● **Task to carry out**
Within the entries below, find the portion that opens with the line containing "Model this object" and closes with the line containing "const END_LINE_SHARE = 0.35;". Retype that portion exactly and only.

● **Input material**
·····

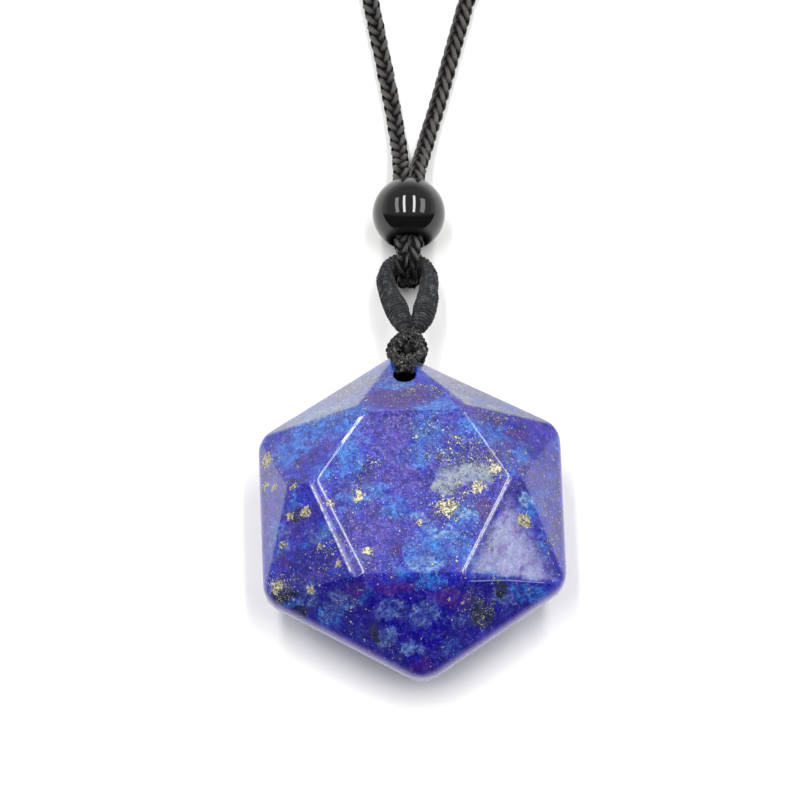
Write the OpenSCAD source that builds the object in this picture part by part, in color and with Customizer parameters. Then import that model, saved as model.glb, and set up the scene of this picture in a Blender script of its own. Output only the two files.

·····

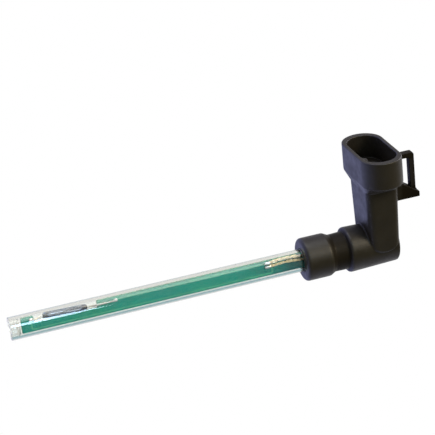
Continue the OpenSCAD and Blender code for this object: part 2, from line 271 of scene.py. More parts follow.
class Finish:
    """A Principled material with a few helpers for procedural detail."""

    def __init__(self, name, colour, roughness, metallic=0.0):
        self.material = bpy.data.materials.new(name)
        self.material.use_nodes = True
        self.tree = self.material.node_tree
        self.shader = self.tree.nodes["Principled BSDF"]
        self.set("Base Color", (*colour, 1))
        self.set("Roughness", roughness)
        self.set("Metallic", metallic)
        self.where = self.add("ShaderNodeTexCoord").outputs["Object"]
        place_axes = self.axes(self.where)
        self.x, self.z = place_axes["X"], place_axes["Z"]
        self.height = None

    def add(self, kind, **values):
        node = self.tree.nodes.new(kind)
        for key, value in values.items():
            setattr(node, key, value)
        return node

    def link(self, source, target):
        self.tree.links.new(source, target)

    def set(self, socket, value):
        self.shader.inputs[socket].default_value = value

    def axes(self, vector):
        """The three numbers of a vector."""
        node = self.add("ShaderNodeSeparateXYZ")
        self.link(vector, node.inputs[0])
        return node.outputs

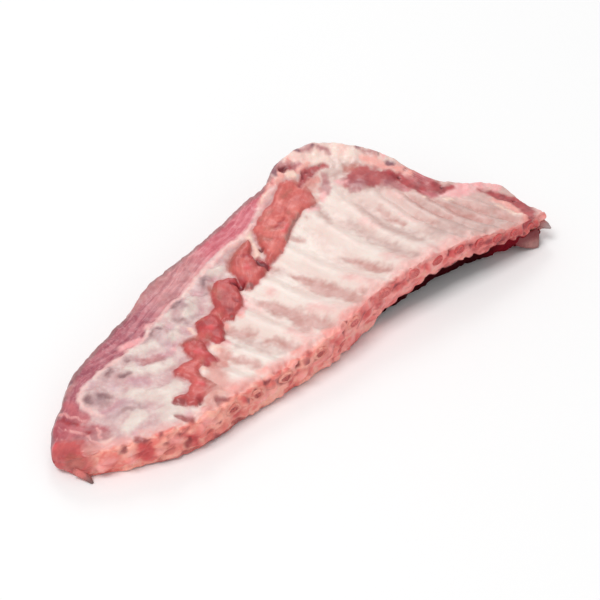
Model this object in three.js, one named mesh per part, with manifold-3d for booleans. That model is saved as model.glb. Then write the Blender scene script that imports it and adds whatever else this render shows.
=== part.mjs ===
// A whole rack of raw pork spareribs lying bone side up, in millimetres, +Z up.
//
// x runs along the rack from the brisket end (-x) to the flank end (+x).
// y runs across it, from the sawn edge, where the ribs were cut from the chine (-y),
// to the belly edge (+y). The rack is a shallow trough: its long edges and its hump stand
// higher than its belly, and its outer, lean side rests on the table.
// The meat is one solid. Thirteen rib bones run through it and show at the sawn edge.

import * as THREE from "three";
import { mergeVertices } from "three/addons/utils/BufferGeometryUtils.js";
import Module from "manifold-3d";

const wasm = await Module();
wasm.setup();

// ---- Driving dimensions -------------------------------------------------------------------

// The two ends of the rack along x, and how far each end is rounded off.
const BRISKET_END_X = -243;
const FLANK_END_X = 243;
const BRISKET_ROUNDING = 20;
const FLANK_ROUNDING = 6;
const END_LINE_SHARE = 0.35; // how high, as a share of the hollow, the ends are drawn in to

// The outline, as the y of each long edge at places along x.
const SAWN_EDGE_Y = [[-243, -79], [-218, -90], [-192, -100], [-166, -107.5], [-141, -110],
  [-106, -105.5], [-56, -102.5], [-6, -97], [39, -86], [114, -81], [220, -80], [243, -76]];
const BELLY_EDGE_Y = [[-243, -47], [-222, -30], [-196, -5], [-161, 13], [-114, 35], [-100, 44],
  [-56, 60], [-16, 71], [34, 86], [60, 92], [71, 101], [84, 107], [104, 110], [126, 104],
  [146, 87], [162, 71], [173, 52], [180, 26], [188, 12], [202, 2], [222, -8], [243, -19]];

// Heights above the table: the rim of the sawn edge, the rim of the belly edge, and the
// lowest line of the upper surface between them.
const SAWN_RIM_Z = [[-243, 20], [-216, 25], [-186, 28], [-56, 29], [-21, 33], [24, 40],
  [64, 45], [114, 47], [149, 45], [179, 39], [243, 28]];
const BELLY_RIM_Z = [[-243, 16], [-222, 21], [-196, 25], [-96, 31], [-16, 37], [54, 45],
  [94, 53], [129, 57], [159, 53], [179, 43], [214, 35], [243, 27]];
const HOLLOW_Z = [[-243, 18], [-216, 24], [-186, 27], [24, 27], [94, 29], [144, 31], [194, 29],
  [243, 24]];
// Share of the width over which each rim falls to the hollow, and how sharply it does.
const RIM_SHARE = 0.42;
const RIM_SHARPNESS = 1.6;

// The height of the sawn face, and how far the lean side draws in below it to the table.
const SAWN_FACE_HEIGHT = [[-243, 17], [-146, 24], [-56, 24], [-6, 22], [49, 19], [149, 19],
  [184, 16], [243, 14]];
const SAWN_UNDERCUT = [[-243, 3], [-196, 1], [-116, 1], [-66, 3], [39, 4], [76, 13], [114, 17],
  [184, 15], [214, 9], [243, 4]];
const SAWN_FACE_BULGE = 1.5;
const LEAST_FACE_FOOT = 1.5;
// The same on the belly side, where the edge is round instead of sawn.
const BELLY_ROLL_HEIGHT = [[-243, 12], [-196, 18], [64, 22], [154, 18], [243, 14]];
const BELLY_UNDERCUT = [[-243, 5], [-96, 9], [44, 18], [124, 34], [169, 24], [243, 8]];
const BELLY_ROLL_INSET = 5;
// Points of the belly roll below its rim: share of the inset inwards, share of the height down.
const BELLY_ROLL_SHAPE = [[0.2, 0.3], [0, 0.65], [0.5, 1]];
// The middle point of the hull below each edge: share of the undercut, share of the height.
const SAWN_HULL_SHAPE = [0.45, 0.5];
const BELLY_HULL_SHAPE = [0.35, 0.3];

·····

● **Problem solution**
Model this object in three.js, one named mesh per part, with manifold-3d for booleans. That model is saved as model.glb. Then write the Blender scene script that imports it and adds whatever else this render shows.
=== part.mjs ===
// A whole rack of raw pork spareribs lying bone side up, in millimetres, +Z up.
//
// x runs along the rack from the brisket end (-x) to the flank end (+x).
// y runs across it, from the sawn edge, where the ribs were cut from the chine (-y),
// to the belly edge (+y). The rack is a shallow trough: its long edges and its hump stand
// higher than its belly, and its outer, lean side rests on the table.
// The meat is one solid. Thirteen rib bones run through it and show at the sawn edge.

import * as THREE from "three";
import { mergeVertices } from "three/addons/utils/BufferGeometryUtils.js";
import Module from "manifold-3d";

const wasm = await Module();
wasm.setup();

// ---- Driving dimensions -------------------------------------------------------------------

// The two ends of the rack along x, and how far each end is rounded off.
const BRISKET_END_X = -243;
const FLANK_END_X = 243;
const BRISKET_ROUNDING = 20;
const FLANK_ROUNDING = 6;
const END_LINE_SHARE = 0.35; // how high, as a share of the hollow, the ends are drawn in to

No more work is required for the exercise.